The problem
The listing below should be copied in full, word for word.

Recorded information
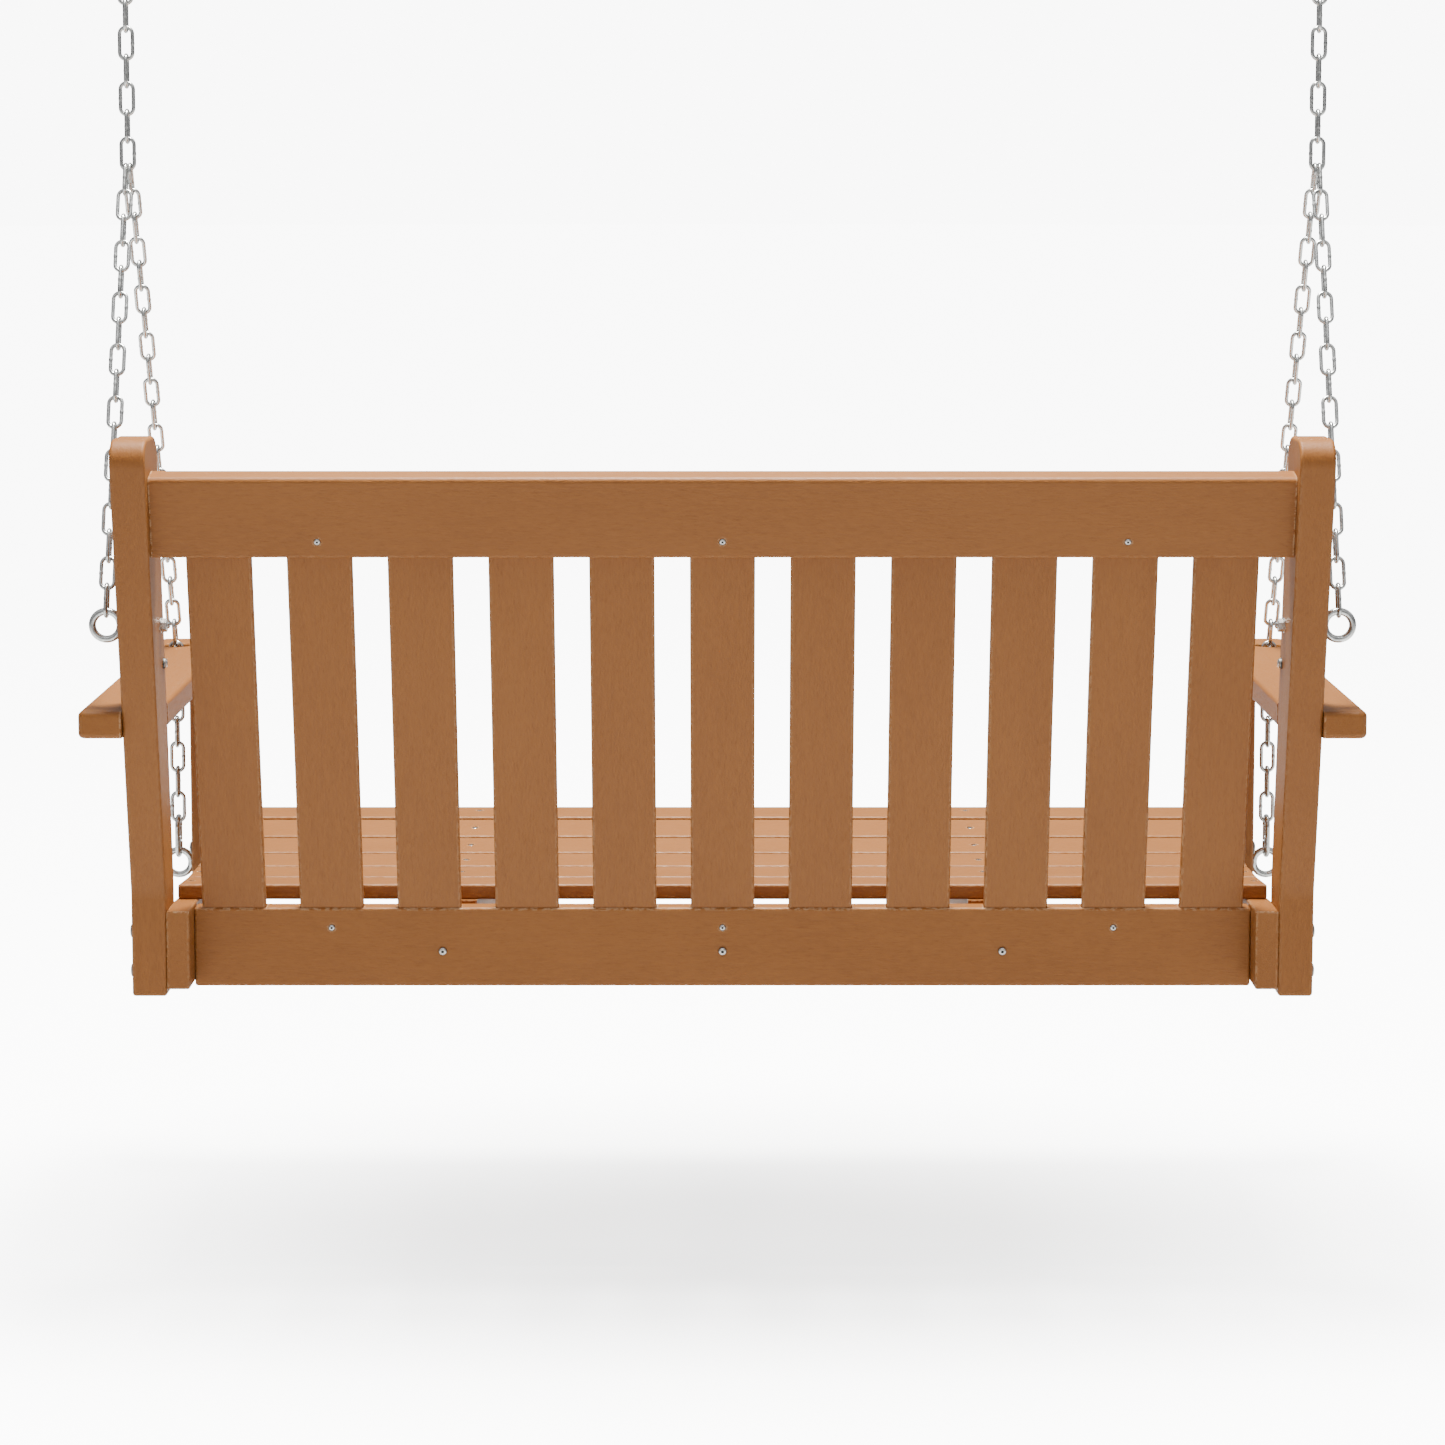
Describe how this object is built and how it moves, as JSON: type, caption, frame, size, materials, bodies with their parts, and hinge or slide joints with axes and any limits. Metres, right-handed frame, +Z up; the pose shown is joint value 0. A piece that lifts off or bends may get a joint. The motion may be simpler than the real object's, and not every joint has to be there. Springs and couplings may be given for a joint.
{
  "type": "porch swing",
  "caption": "Slatted bench for two hung on chains: sloped vertical-slat back, dished seat, flat arms.",
  "frame": {"origin": "midway between the two hang points, where ceiling hooks bear in the top snap hooks", "axes": "+X across the seat to the sitter's left, -Y forward, +Z up"},
  "size_m": [1.39, 0.6593, 1.205],
  "materials": {
    "lumber": "satin",
    "zinc": "satin",
    "stainless": "satin"
  },
  "bodies": {
    "hooks": {"top_snap_pins": "zinc", "top_snaps": "zinc"},
    "top_links": {"top_links": "zinc"},
    "hanger_left": {"hanger_chain_left": "zinc"},
    "hanger_right": {"hanger_chain_right": "zinc"},
    "yokes": {"yoke_links": "zinc"},
    "seat": {"arm_and_rail_screws": "stainless", "armrest_left": "lumber", "armrest_right": "lumber", "back_bottom_rail": "lumber", "back_leg_left": "lumber", "back_leg_right": "lumber", "back_slat_01": "lumber", "back_slat_02": "lumber", "back_slat_03": "lumber", "back_slat_04": "lumber", "back_slat_05": "lumber", "back_slat_06": "lumber", "back_slat_07": "lumber", "back_slat_08": "lumber", "back_slat_09": "lumber", "back_slat_10": "lumber", "back_slat_11": "lumber", "back_top_rail": "lumber", "bottom_rail_screws": "stainless", "cap_bolts": "stainless", "frame_bolts": "stainless", "front_chain_left": "zinc", "front_chain_right": "zinc", "front_eye_bolt_left": "zinc", "front_eye_bolt_right": "zinc", "front_post_left": "lumber", "front_post_right": "lumber", "front_rail": "lumber", "front_snap_pins": "zinc", "front_snaps": "zinc", "nuts": "stainless", "rear_chain_left": "zinc", "rear_chain_right": "zinc", "rear_eye_bolt_left": "zinc", "rear_eye_bolt_right": "zinc", "seat_screws": "stainless", "seat_slat_1": "lumber", "seat_slat_2": "lumber", "seat_slat_3": "lumber", "seat_slat_4": "lumber", "seat_slat_5": "lumber", "seat_slat_6": "lumber", "seat_support_left": "lumber", "seat_support_middle": "lumber", "seat_support_right": "lumber", "side_rail_left": "lumber", "side_rail_right": "lumber", "support_screws": "stainless", "top_rail_screws": "stainless", "washers": "stainless"},
    "top_gate_left": {"top_snap_gate_left": "zinc"},
    "top_gate_right": {"top_snap_gate_right": "zinc"},
    "front_gate_left": {"front_snap_gate_left": "zinc"},
    "front_gate_right": {"front_snap_gate_right": "zinc"}
  },
  "joints": [
    {"name": "swing", "type": "hinge", "parent": "hooks", "child": "top_links", "pos_m": [0, 0, -0.049], "axis": [1, 0, 0], "range_deg": [-25, 25]},
    {"name": "sway", "type": "hinge", "parent": "top_links", "child": "hanger_left", "pos_m": [0.67115, 0, -0.0792], "axis": [0, 1, 0], "range_deg": [-10, 10]},
    {"name": "sway_right", "type": "hinge", "parent": "top_links", "child": "hanger_right", "pos_m": [-0.67115, 0, -0.0792], "axis": [0, 1, 0], "range_deg": [-10, 10]},
    {"name": "level", "type": "hinge", "parent": "hanger_left", "child": "yokes", "pos_m": [0.67115, 0, -0.2652], "axis": [0, 1, 0], "range_deg": [-10, 10]},
    {"name": "tilt", "type": "hinge", "parent": "yokes", "child": "seat", "pos_m": [0, 0, -0.2962], "axis": [1, 0, 0], "range_deg": [-12, 12]},
    {"name": "top_gate_left_hinge", "type": "hinge", "parent": "hooks", "child": "top_gate_left", "pos_m": [0.68215, 0, -0.0308], "axis": [0, -1, 0], "range_deg": [0, 25], "stiffness_Nm_per_rad": 0.08, "springref_deg": -17.19},
    {"name": "top_gate_right_hinge", "type": "hinge", "parent": "hooks", "child": "top_gate_right", "pos_m": [-0.68215, 0, -0.0308], "axis": [0, 1, 0], "range_deg": [0, 25], "stiffness_Nm_per_rad": 0.08, "springref_deg": -17.19},
    {"name": "front_gate_left_hinge", "type": "hinge", "parent": "seat", "child": "front_gate_left", "pos_m": [0.66815, -0.30144, -1.11807], "axis": [-1, 0, 0], "range_deg": [0, 25], "stiffness_Nm_per_rad": 0.08, "springref_deg": -17.19},
    {"name": "front_gate_right_hinge", "type": "hinge", "parent": "seat", "child": "front_gate_right", "pos_m": [-0.66815, -0.30144, -1.11807], "axis": [-1, 0, 0], "range_deg": [0, 25], "stiffness_Nm_per_rad": 0.08, "springref_deg": -17.19}
  ],
  "couplings": [
    {"joint": "sway_right", "follows": "sway", "ratio": 1},
    {"joint": "level", "follows": "sway", "ratio": -1}
  ]
}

Answer to this problem
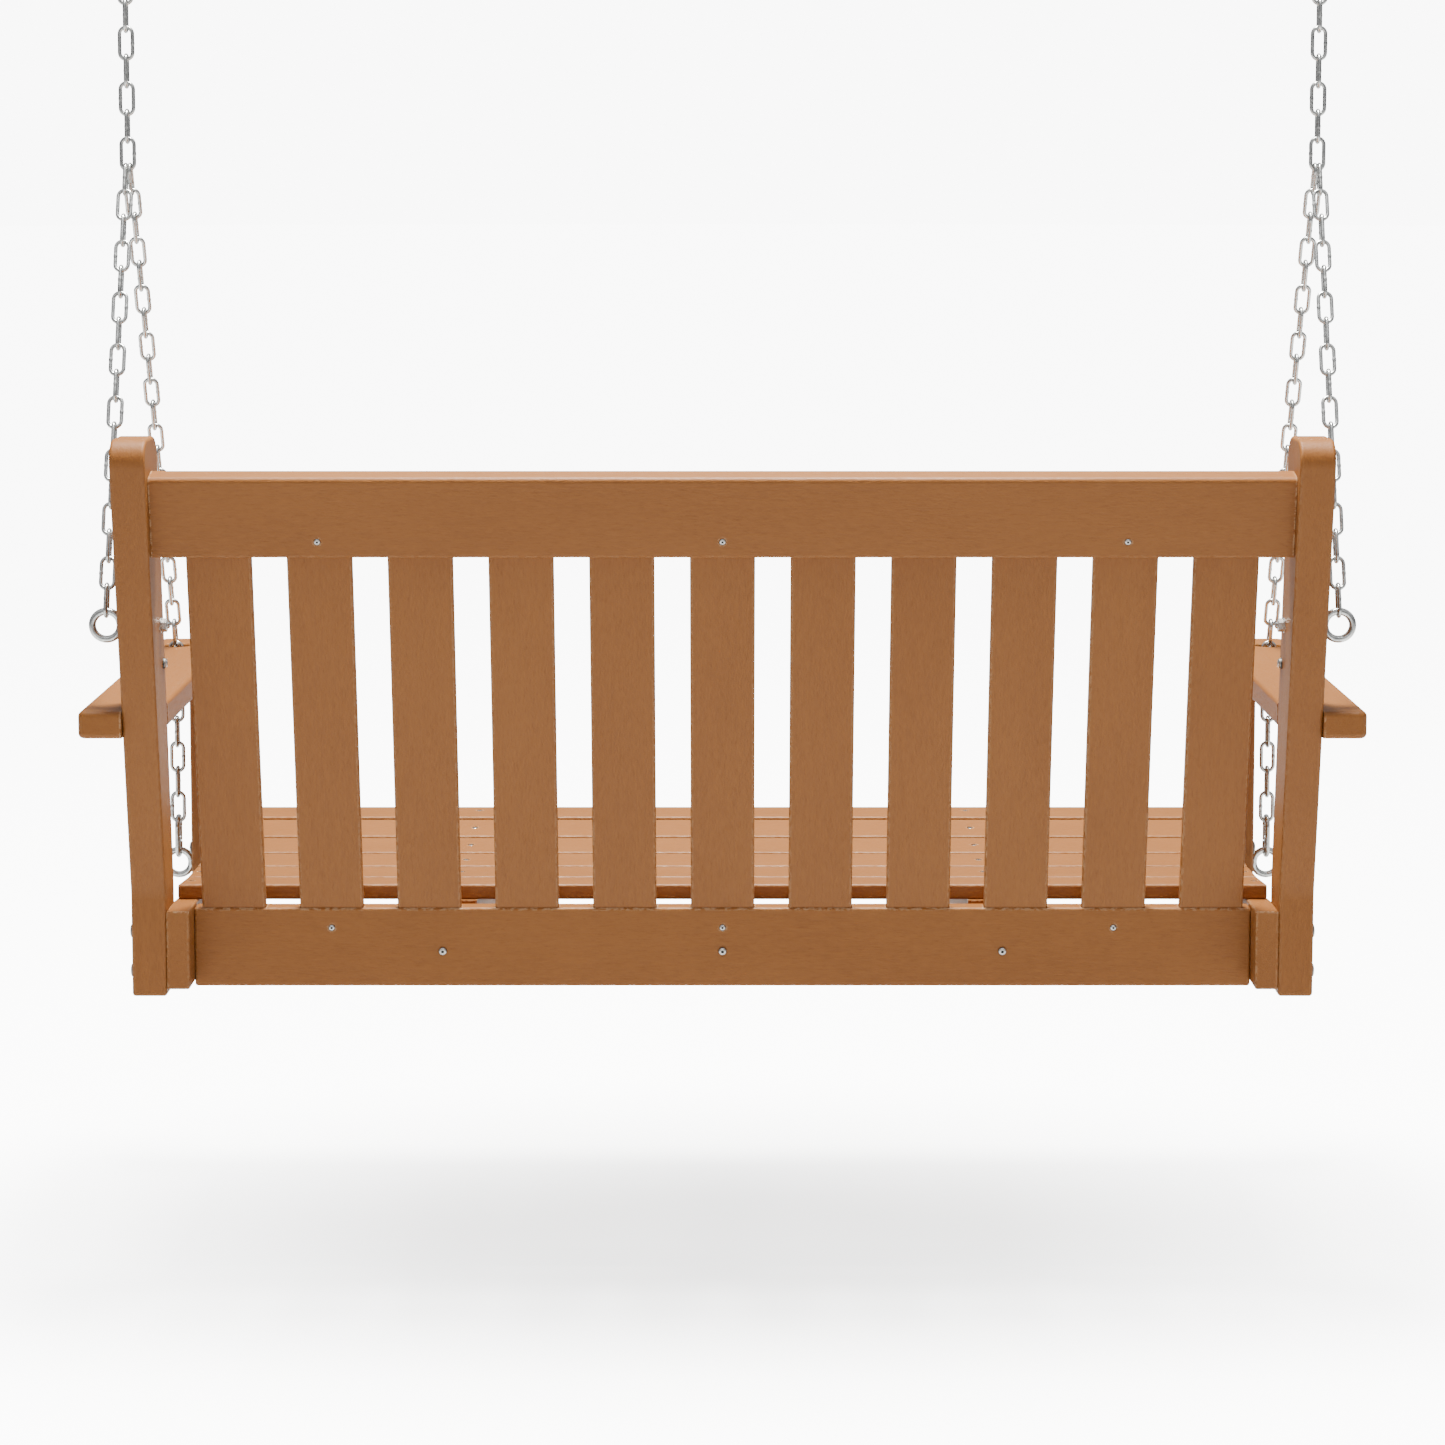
Describe how this object is built and how it moves, as JSON: type, caption, frame, size, materials, bodies with their parts, and hinge or slide joints with axes and any limits. Metres, right-handed frame, +Z up; the pose shown is joint value 0. A piece that lifts off or bends may get a joint. The motion may be simpler than the real object's, and not every joint has to be there. Springs and couplings may be given for a joint.
{
  "type": "porch swing",
  "caption": "Slatted bench for two hung on chains: sloped vertical-slat back, dished seat, flat arms.",
  "frame": {"origin": "midway between the two hang points, where ceiling hooks bear in the top snap hooks", "axes": "+X across the seat to the sitter's left, -Y forward, +Z up"},
  "size_m": [1.39, 0.6593, 1.205],
  "materials": {
    "lumber": "satin",
    "zinc": "satin",
    "stainless": "satin"
  },
  "bodies": {
    "hooks": {"top_snap_pins": "zinc", "top_snaps": "zinc"},
    "top_links": {"top_links": "zinc"},
    "hanger_left": {"hanger_chain_left": "zinc"},
    "hanger_right": {"hanger_chain_right": "zinc"},
    "yokes": {"yoke_links": "zinc"},
    "seat": {"arm_and_rail_screws": "stainless", "armrest_left": "lumber", "armrest_right": "lumber", "back_bottom_rail": "lumber", "back_leg_left": "lumber", "back_leg_right": "lumber", "back_slat_01": "lumber", "back_slat_02": "lumber", "back_slat_03": "lumber", "back_slat_04": "lumber", "back_slat_05": "lumber", "back_slat_06": "lumber", "back_slat_07": "lumber", "back_slat_08": "lumber", "back_slat_09": "lumber", "back_slat_10": "lumber", "back_slat_11": "lumber", "back_top_rail": "lumber", "bottom_rail_screws": "stainless", "cap_bolts": "stainless", "frame_bolts": "stainless", "front_chain_left": "zinc", "front_chain_right": "zinc", "front_eye_bolt_left": "zinc", "front_eye_bolt_right": "zinc", "front_post_left": "lumber", "front_post_right": "lumber", "front_rail": "lumber", "front_snap_pins": "zinc", "front_snaps": "zinc", "nuts": "stainless", "rear_chain_left": "zinc", "rear_chain_right": "zinc", "rear_eye_bolt_left": "zinc", "rear_eye_bolt_right": "zinc", "seat_screws": "stainless", "seat_slat_1": "lumber", "seat_slat_2": "lumber", "seat_slat_3": "lumber", "seat_slat_4": "lumber", "seat_slat_5": "lumber", "seat_slat_6": "lumber", "seat_support_left": "lumber", "seat_support_middle": "lumber", "seat_support_right": "lumber", "side_rail_left": "lumber", "side_rail_right": "lumber", "support_screws": "stainless", "top_rail_screws": "stainless", "washers": "stainless"},
    "top_gate_left": {"top_snap_gate_left": "zinc"},
    "top_gate_right": {"top_snap_gate_right": "zinc"},
    "front_gate_left": {"front_snap_gate_left": "zinc"},
    "front_gate_right": {"front_snap_gate_right": "zinc"}
  },
  "joints": [
    {"name": "swing", "type": "hinge", "parent": "hooks", "child": "top_links", "pos_m": [0, 0, -0.049], "axis": [1, 0, 0], "range_deg": [-25, 25]},
    {"name": "sway", "type": "hinge", "parent": "top_links", "child": "hanger_left", "pos_m": [0.67115, 0, -0.0792], "axis": [0, 1, 0], "range_deg": [-10, 10]},
    {"name": "sway_right", "type": "hinge", "parent": "top_links", "child": "hanger_right", "pos_m": [-0.67115, 0, -0.0792], "axis": [0, 1, 0], "range_deg": [-10, 10]},
    {"name": "level", "type": "hinge", "parent": "hanger_left", "child": "yokes", "pos_m": [0.67115, 0, -0.2652], "axis": [0, 1, 0], "range_deg": [-10, 10]},
    {"name": "tilt", "type": "hinge", "parent": "yokes", "child": "seat", "pos_m": [0, 0, -0.2962], "axis": [1, 0, 0], "range_deg": [-12, 12]},
    {"name": "top_gate_left_hinge", "type": "hinge", "parent": "hooks", "child": "top_gate_left", "pos_m": [0.68215, 0, -0.0308], "axis": [0, -1, 0], "range_deg": [0, 25], "stiffness_Nm_per_rad": 0.08, "springref_deg": -17.19},
    {"name": "top_gate_right_hinge", "type": "hinge", "parent": "hooks", "child": "top_gate_right", "pos_m": [-0.68215, 0, -0.0308], "axis": [0, 1, 0], "range_deg": [0, 25], "stiffness_Nm_per_rad": 0.08, "springref_deg": -17.19},
    {"name": "front_gate_left_hinge", "type": "hinge", "parent": "seat", "child": "front_gate_left", "pos_m": [0.66815, -0.30144, -1.11807], "axis": [-1, 0, 0], "range_deg": [0, 25], "stiffness_Nm_per_rad": 0.08, "springref_deg": -17.19},
    {"name": "front_gate_right_hinge", "type": "hinge", "parent": "seat", "child": "front_gate_right", "pos_m": [-0.66815, -0.30144, -1.11807], "axis": [-1, 0, 0], "range_deg": [0, 25], "stiffness_Nm_per_rad": 0.08, "springref_deg": -17.19}
  ],
  "couplings": [
    {"joint": "sway_right", "follows": "sway", "ratio": 1},
    {"joint": "level", "follows": "sway", "ratio": -1}
  ]
}